## Stated problem
Your task is to write out the complete listing exactly as it is shown.

Entries with parts and joints
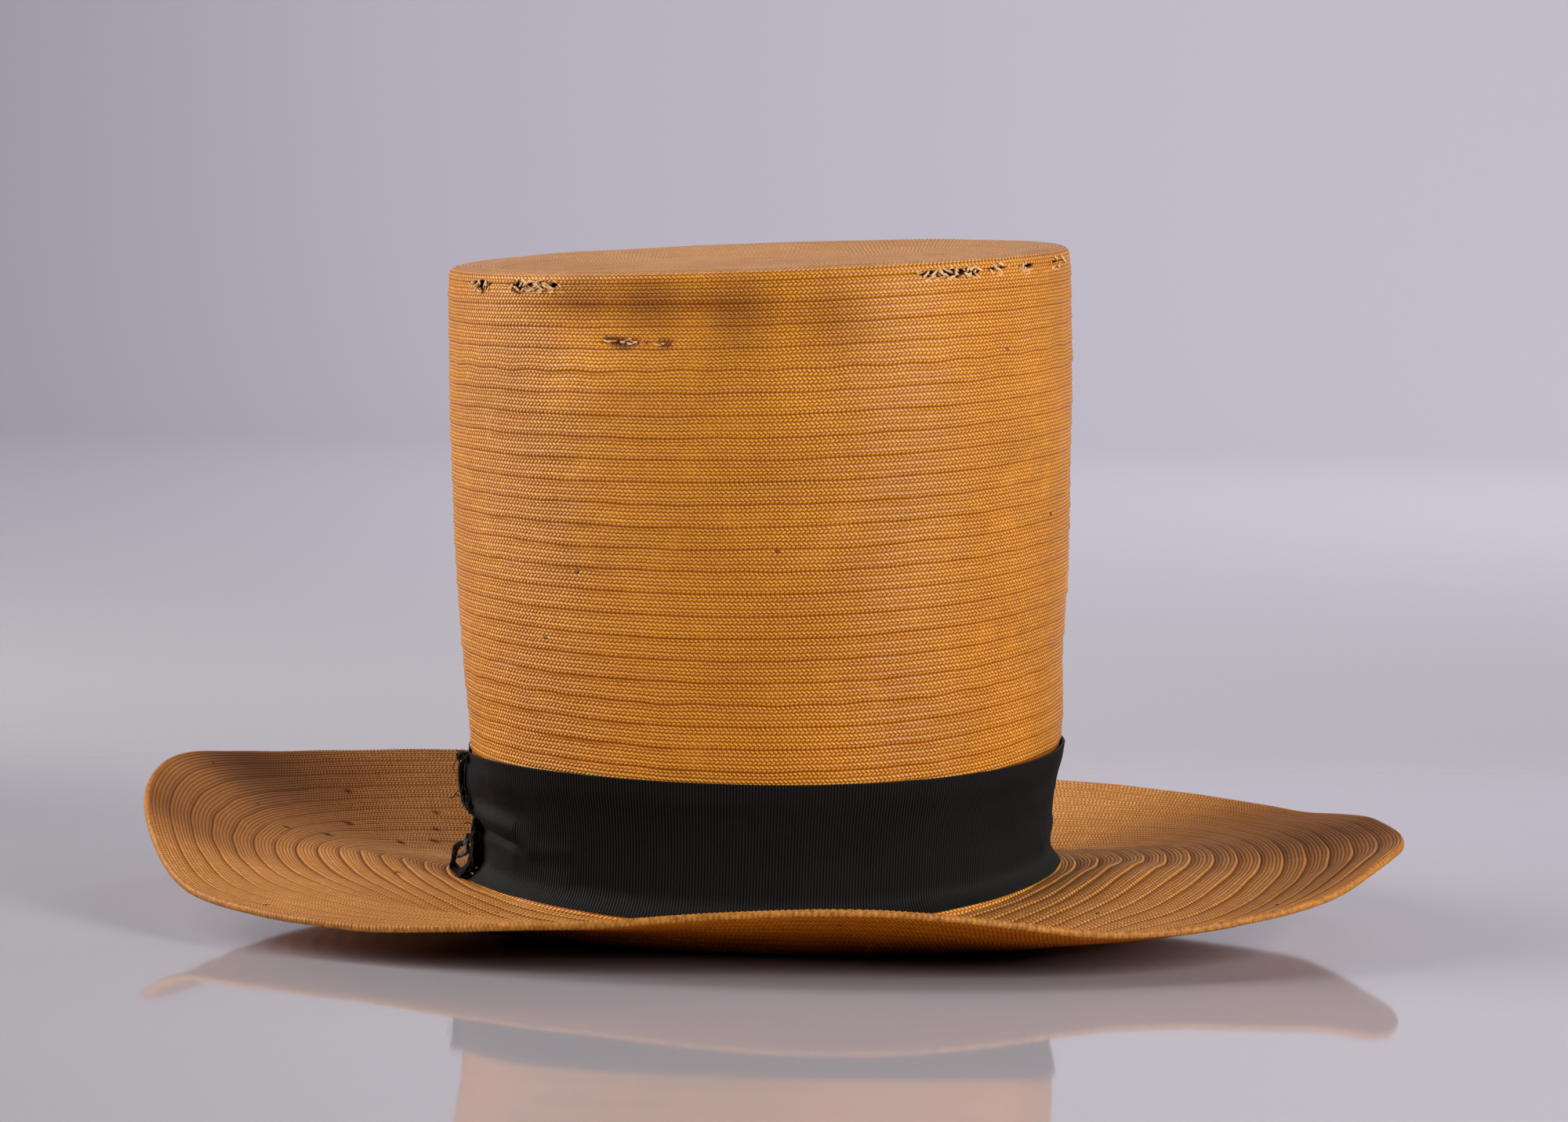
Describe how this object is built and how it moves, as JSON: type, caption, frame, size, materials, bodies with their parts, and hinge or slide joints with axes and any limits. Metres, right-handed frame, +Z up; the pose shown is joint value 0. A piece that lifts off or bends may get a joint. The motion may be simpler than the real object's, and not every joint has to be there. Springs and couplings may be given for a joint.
{
  "type": "straw top hat",
  "caption": "Tall oval straw top hat of sewn braid, with a flat dished tip, a wide curled brim and a ribbon band, open below for the head.",
  "frame": {"origin": "on the table that the brim rests on, under the middle of the brim's oval", "axes": "+X along the head and the brim's long axis, to the right seen from the near side; +Y across the head, away from the near side; +Z up from the table towards the tip"},
  "size_m": [0.4124, 0.3728, 0.223],
  "materials": {
    "straw_braid": "satin",
    "tip_straw": "satin",
    "black_ribbon": "matte",
    "lining_cloth": "matte"
  },
  "bodies": {
    "root": {"crown_side": "straw_braid", "crown_tip": "tip_straw", "brim": "straw_braid", "brim_edge": "straw_braid", "hat_band": "black_ribbon", "band_frayed_end": "black_ribbon", "tip_lining_left": "lining_cloth", "tip_lining_right": "lining_cloth"}
  },
  "joints": []
}
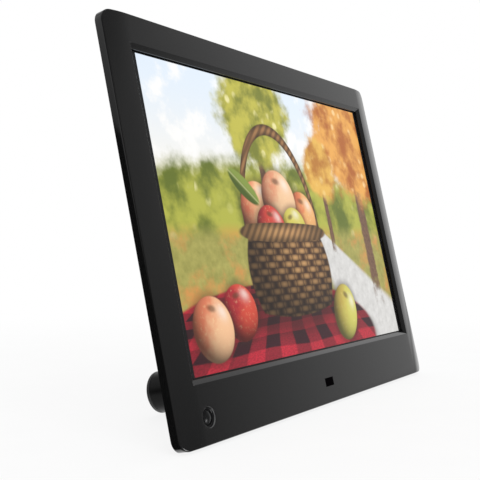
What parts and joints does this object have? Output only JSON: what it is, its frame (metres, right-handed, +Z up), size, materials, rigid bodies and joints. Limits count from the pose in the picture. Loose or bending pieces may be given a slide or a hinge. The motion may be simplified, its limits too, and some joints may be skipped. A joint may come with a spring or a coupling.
{
  "type": "digital photo frame",
  "caption": "Landscape digital photo frame: display in a black bezel, sloped rear cover with ports and buttons, motion lens, remote window and screw-in rear leg.",
  "frame": {"origin": "middle of the bounding box on the surface that the frame stands on", "axes": "+X to the viewer's right across the screen, +Y away from the viewer behind the frame, +Z up; the frame leans back about X"},
  "size_m": [0.246, 0.0619, 0.1726],
  "materials": {
    "bezel_black": "satin black",
    "cover_black": "fine-textured black",
    "key_black": "smooth black",
    "leg_black": "polished black",
    "rubber_black": "matte black",
    "smoked_window": "smoked, infrared-clear",
    "motion_lens": "smoked lens",
    "screen_glass": "coated glass",
    "clear_guide": "clear acrylic",
    "white_film": "white film",
    "white_plastic": "white moulding",
    "foam": "closed-cell foam",
    "steel": "plated",
    "brass": "turned",
    "circuit_board": "green solder mask",
    "chip_black": "moulded epoxy",
    "ribbon_amber": "polyimide film"
  },
  "bodies": {
    "frame": {"front_bezel": "bezel_black", "ir_window": "smoked_window", "motion_lens": "motion_lens", "panel_gasket": "foam", "lcd_glass": "screen_glass", "light_films": "white_film", "light_guide": "clear_guide", "reflector_sheet": "white_film", "led_strip": "white_plastic", "panel_frame": "white_plastic", "panel_tray": "steel", "panel_clips": "steel", "clip_screws": "steel", "display_ribbon": "ribbon_amber", "board_pillars": "brass", "main_board": "circuit_board", "board_screws": "steel", "processor": "chip_black", "memory_chips": "chip_black", "power_parts": "steel", "ribbon_connector": "white_plastic", "usb_socket": "steel", "card_slot": "steel", "power_inlet": "chip_black", "earphone_jack": "chip_black", "speaker_frames": "chip_black", "speaker_magnets": "steel", "ir_receiver": "chip_black", "ir_board": "circuit_board", "motion_sensor": "steel", "motion_board": "circuit_board", "sensor_screws": "steel", "key_board": "circuit_board", "key_cable": "white_plastic", "push_switches": "chip_black", "key_board_screws": "steel", "rear_cover": "cover_black", "cover_screws": "steel", "leg_insert": "brass", "portrait_insert": "brass"},
    "washer": {"leg_washer": "rubber_black"},
    "leg": {"leg_stud": "steel", "leg_tube": "leg_black", "leg_foot": "rubber_black"},
    "power_key": {"power_button": "key_black"},
    "up_key": {"up_button": "key_black"},
    "exit_key": {"exit_button": "key_black"},
    "left_key": {"left_button": "key_black"},
    "ok_key": {"ok_button": "key_black"},
    "right_key": {"right_button": "key_black"},
    "menu_key": {"menu_button": "key_black"},
    "down_key": {"down_button": "key_black"}
  },
  "joints": [
    {"name": "leg_travel", "type": "slide", "parent": "frame", "child": "washer", "axis": [0, 0.9746, -0.2242], "range_m": [0, 0.008]},
    {"name": "leg_turn", "type": "hinge", "parent": "washer", "child": "leg", "pos_m": [-0.06, -0.00532, 0.01725], "axis": [0, 0.9746, -0.2242], "range_deg": [0, 1440]},
    {"name": "power_press", "type": "slide", "parent": "frame", "child": "power_key", "axis": [0, -0.9746, 0.2242], "range_m": [0, 0.0005], "stiffness_N_per_m": 800, "springref_m": -0.0005},
    {"name": "up_press", "type": "slide", "parent": "frame", "child": "up_key", "axis": [0, -0.9746, 0.2242], "range_m": [0, 0.0005], "stiffness_N_per_m": 800, "springref_m": -0.0005},
    {"name": "exit_press", "type": "slide", "parent": "frame", "child": "exit_key", "axis": [0, -0.9746, 0.2242], "range_m": [0, 0.0005], "stiffness_N_per_m": 800, "springref_m": -0.0005},
    {"name": "left_press", "type": "slide", "parent": "frame", "child": "left_key", "axis": [0, -0.9746, 0.2242], "range_m": [0, 0.0005], "stiffness_N_per_m": 800, "springref_m": -0.0005},
    {"name": "ok_press", "type": "slide", "parent": "frame", "child": "ok_key", "axis": [0, -0.9746, 0.2242], "range_m": [0, 0.0005], "stiffness_N_per_m": 800, "springref_m": -0.0005},
    {"name": "right_press", "type": "slide", "parent": "frame", "child": "right_key", "axis": [0, -0.9746, 0.2242], "range_m": [0, 0.0005], "stiffness_N_per_m": 800, "springref_m": -0.0005},
    {"name": "menu_press", "type": "slide", "parent": "frame", "child": "menu_key", "axis": [0, -0.9746, 0.2242], "range_m": [0, 0.0005], "stiffness_N_per_m": 800, "springref_m": -0.0005},
    {"name": "down_press", "type": "slide", "parent": "frame", "child": "down_key", "axis": [0, -0.9746, 0.2242], "range_m": [0, 0.0005], "stiffness_N_per_m": 800, "springref_m": -0.0005}
  ],
  "couplings": [
    {"joint": "leg_turn", "follows": "leg_travel", "rad_per_m": 3141.6}
  ]
}
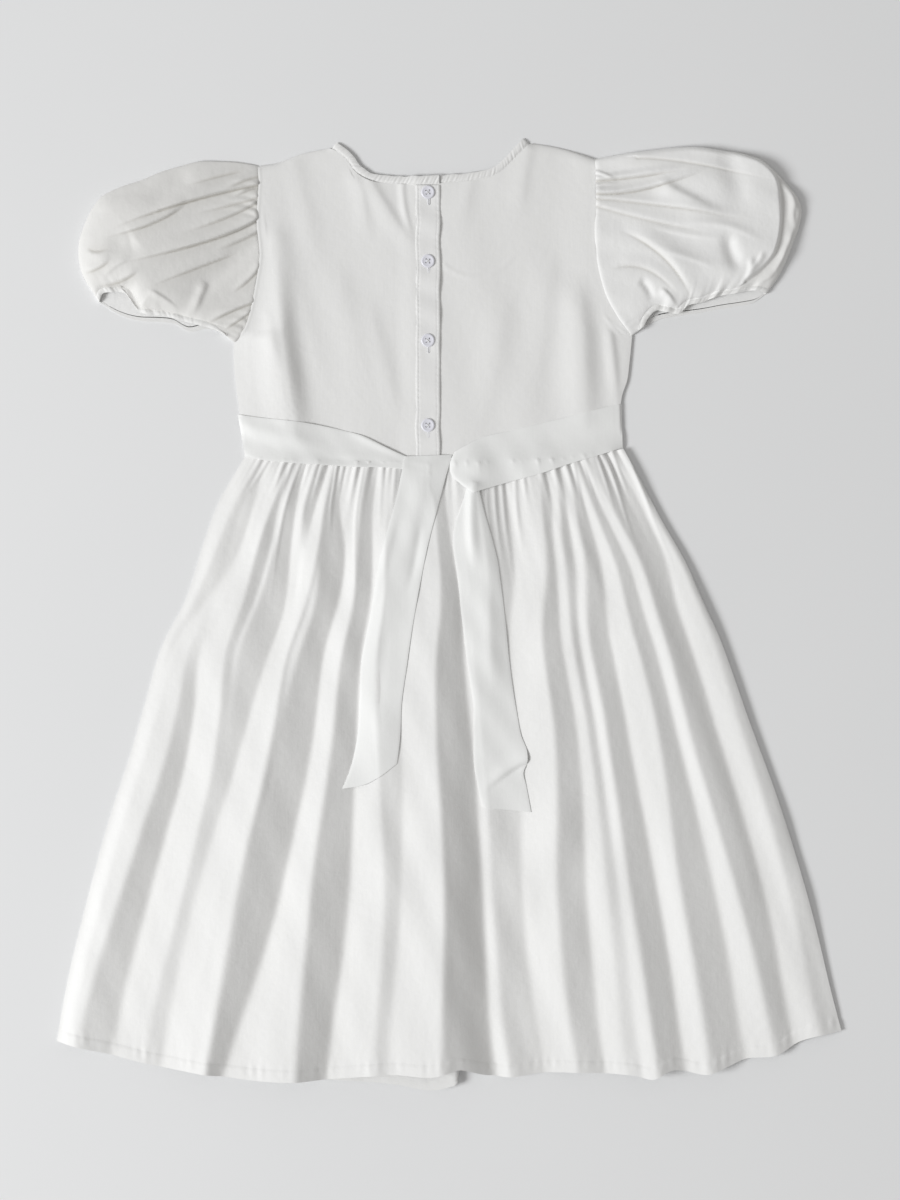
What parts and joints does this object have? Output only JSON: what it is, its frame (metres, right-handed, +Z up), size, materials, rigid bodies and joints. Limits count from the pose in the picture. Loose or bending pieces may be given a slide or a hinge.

## Solution to this exercise
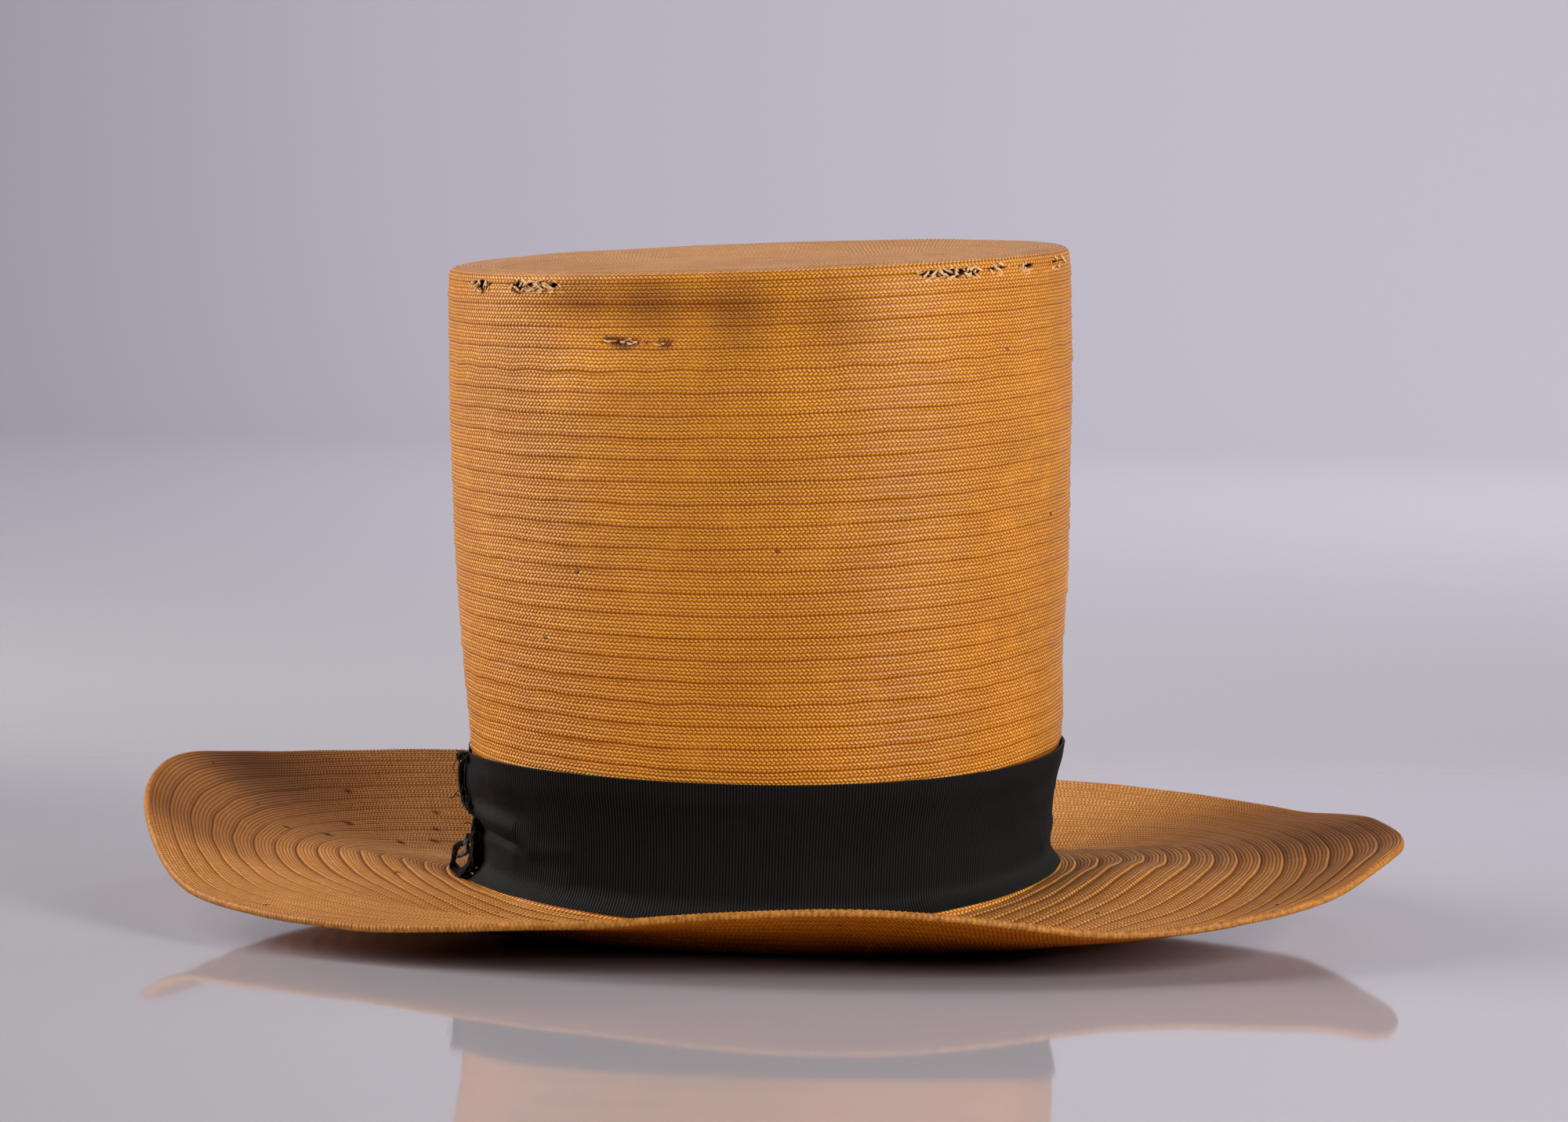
Describe how this object is built and how it moves, as JSON: type, caption, frame, size, materials, bodies with their parts, and hinge or slide joints with axes and any limits. Metres, right-handed frame, +Z up; the pose shown is joint value 0. A piece that lifts off or bends may get a joint. The motion may be simpler than the real object's, and not every joint has to be there. Springs and couplings may be given for a joint.
{
  "type": "straw top hat",
  "caption": "Tall oval straw top hat of sewn braid, with a flat dished tip, a wide curled brim and a ribbon band, open below for the head.",
  "frame": {"origin": "on the table that the brim rests on, under the middle of the brim's oval", "axes": "+X along the head and the brim's long axis, to the right seen from the near side; +Y across the head, away from the near side; +Z up from the table towards the tip"},
  "size_m": [0.4124, 0.3728, 0.223],
  "materials": {
    "straw_braid": "satin",
    "tip_straw": "satin",
    "black_ribbon": "matte",
    "lining_cloth": "matte"
  },
  "bodies": {
    "root": {"crown_side": "straw_braid", "crown_tip": "tip_straw", "brim": "straw_braid", "brim_edge": "straw_braid", "hat_band": "black_ribbon", "band_frayed_end": "black_ribbon", "tip_lining_left": "lining_cloth", "tip_lining_right": "lining_cloth"}
  },
  "joints": []
}
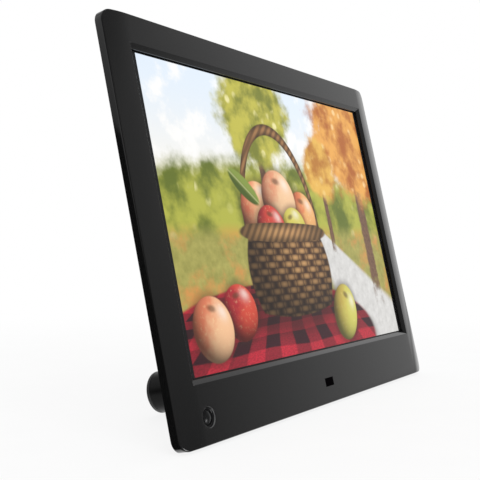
What parts and joints does this object have? Output only JSON: what it is, its frame (metres, right-handed, +Z up), size, materials, rigid bodies and joints. Limits count from the pose in the picture. Loose or bending pieces may be given a slide or a hinge. The motion may be simplified, its limits too, and some joints may be skipped. A joint may come with a spring or a coupling.
{
  "type": "digital photo frame",
  "caption": "Landscape digital photo frame: display in a black bezel, sloped rear cover with ports and buttons, motion lens, remote window and screw-in rear leg.",
  "frame": {"origin": "middle of the bounding box on the surface that the frame stands on", "axes": "+X to the viewer's right across the screen, +Y away from the viewer behind the frame, +Z up; the frame leans back about X"},
  "size_m": [0.246, 0.0619, 0.1726],
  "materials": {
    "bezel_black": "satin black",
    "cover_black": "fine-textured black",
    "key_black": "smooth black",
    "leg_black": "polished black",
    "rubber_black": "matte black",
    "smoked_window": "smoked, infrared-clear",
    "motion_lens": "smoked lens",
    "screen_glass": "coated glass",
    "clear_guide": "clear acrylic",
    "white_film": "white film",
    "white_plastic": "white moulding",
    "foam": "closed-cell foam",
    "steel": "plated",
    "brass": "turned",
    "circuit_board": "green solder mask",
    "chip_black": "moulded epoxy",
    "ribbon_amber": "polyimide film"
  },
  "bodies": {
    "frame": {"front_bezel": "bezel_black", "ir_window": "smoked_window", "motion_lens": "motion_lens", "panel_gasket": "foam", "lcd_glass": "screen_glass", "light_films": "white_film", "light_guide": "clear_guide", "reflector_sheet": "white_film", "led_strip": "white_plastic", "panel_frame": "white_plastic", "panel_tray": "steel", "panel_clips": "steel", "clip_screws": "steel", "display_ribbon": "ribbon_amber", "board_pillars": "brass", "main_board": "circuit_board", "board_screws": "steel", "processor": "chip_black", "memory_chips": "chip_black", "power_parts": "steel", "ribbon_connector": "white_plastic", "usb_socket": "steel", "card_slot": "steel", "power_inlet": "chip_black", "earphone_jack": "chip_black", "speaker_frames": "chip_black", "speaker_magnets": "steel", "ir_receiver": "chip_black", "ir_board": "circuit_board", "motion_sensor": "steel", "motion_board": "circuit_board", "sensor_screws": "steel", "key_board": "circuit_board", "key_cable": "white_plastic", "push_switches": "chip_black", "key_board_screws": "steel", "rear_cover": "cover_black", "cover_screws": "steel", "leg_insert": "brass", "portrait_insert": "brass"},
    "washer": {"leg_washer": "rubber_black"},
    "leg": {"leg_stud": "steel", "leg_tube": "leg_black", "leg_foot": "rubber_black"},
    "power_key": {"power_button": "key_black"},
    "up_key": {"up_button": "key_black"},
    "exit_key": {"exit_button": "key_black"},
    "left_key": {"left_button": "key_black"},
    "ok_key": {"ok_button": "key_black"},
    "right_key": {"right_button": "key_black"},
    "menu_key": {"menu_button": "key_black"},
    "down_key": {"down_button": "key_black"}
  },
  "joints": [
    {"name": "leg_travel", "type": "slide", "parent": "frame", "child": "washer", "axis": [0, 0.9746, -0.2242], "range_m": [0, 0.008]},
    {"name": "leg_turn", "type": "hinge", "parent": "washer", "child": "leg", "pos_m": [-0.06, -0.00532, 0.01725], "axis": [0, 0.9746, -0.2242], "range_deg": [0, 1440]},
    {"name": "power_press", "type": "slide", "parent": "frame", "child": "power_key", "axis": [0, -0.9746, 0.2242], "range_m": [0, 0.0005], "stiffness_N_per_m": 800, "springref_m": -0.0005},
    {"name": "up_press", "type": "slide", "parent": "frame", "child": "up_key", "axis": [0, -0.9746, 0.2242], "range_m": [0, 0.0005], "stiffness_N_per_m": 800, "springref_m": -0.0005},
    {"name": "exit_press", "type": "slide", "parent": "frame", "child": "exit_key", "axis": [0, -0.9746, 0.2242], "range_m": [0, 0.0005], "stiffness_N_per_m": 800, "springref_m": -0.0005},
    {"name": "left_press", "type": "slide", "parent": "frame", "child": "left_key", "axis": [0, -0.9746, 0.2242], "range_m": [0, 0.0005], "stiffness_N_per_m": 800, "springref_m": -0.0005},
    {"name": "ok_press", "type": "slide", "parent": "frame", "child": "ok_key", "axis": [0, -0.9746, 0.2242], "range_m": [0, 0.0005], "stiffness_N_per_m": 800, "springref_m": -0.0005},
    {"name": "right_press", "type": "slide", "parent": "frame", "child": "right_key", "axis": [0, -0.9746, 0.2242], "range_m": [0, 0.0005], "stiffness_N_per_m": 800, "springref_m": -0.0005},
    {"name": "menu_press", "type": "slide", "parent": "frame", "child": "menu_key", "axis": [0, -0.9746, 0.2242], "range_m": [0, 0.0005], "stiffness_N_per_m": 800, "springref_m": -0.0005},
    {"name": "down_press", "type": "slide", "parent": "frame", "child": "down_key", "axis": [0, -0.9746, 0.2242], "range_m": [0, 0.0005], "stiffness_N_per_m": 800, "springref_m": -0.0005}
  ],
  "couplings": [
    {"joint": "leg_turn", "follows": "leg_travel", "rad_per_m": 3141.6}
  ]
}
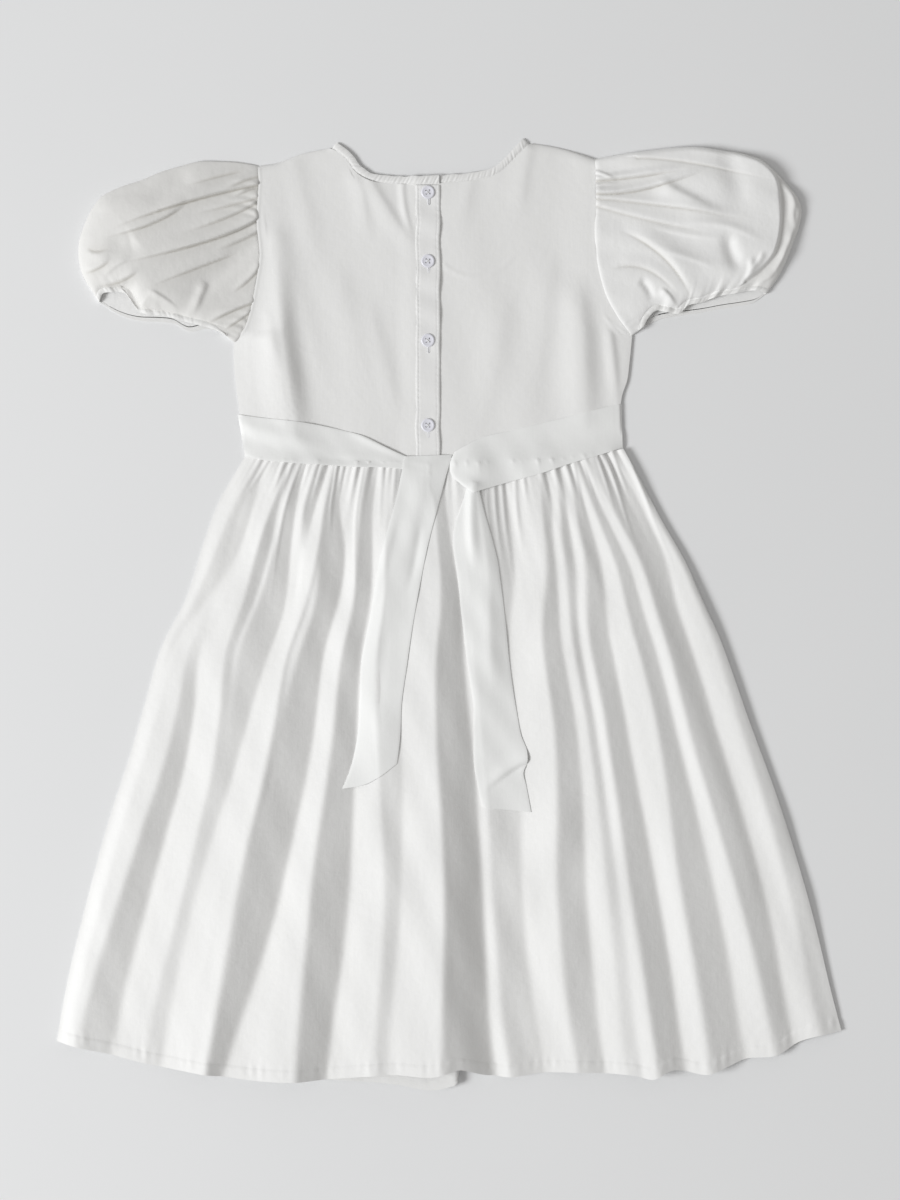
What parts and joints does this object have? Output only JSON: what it is, its frame (metres, right-handed, +Z up), size, materials, rigid bodies and joints. Limits count from the pose in the picture. Loose or bending pieces may be given a slide or a hinge.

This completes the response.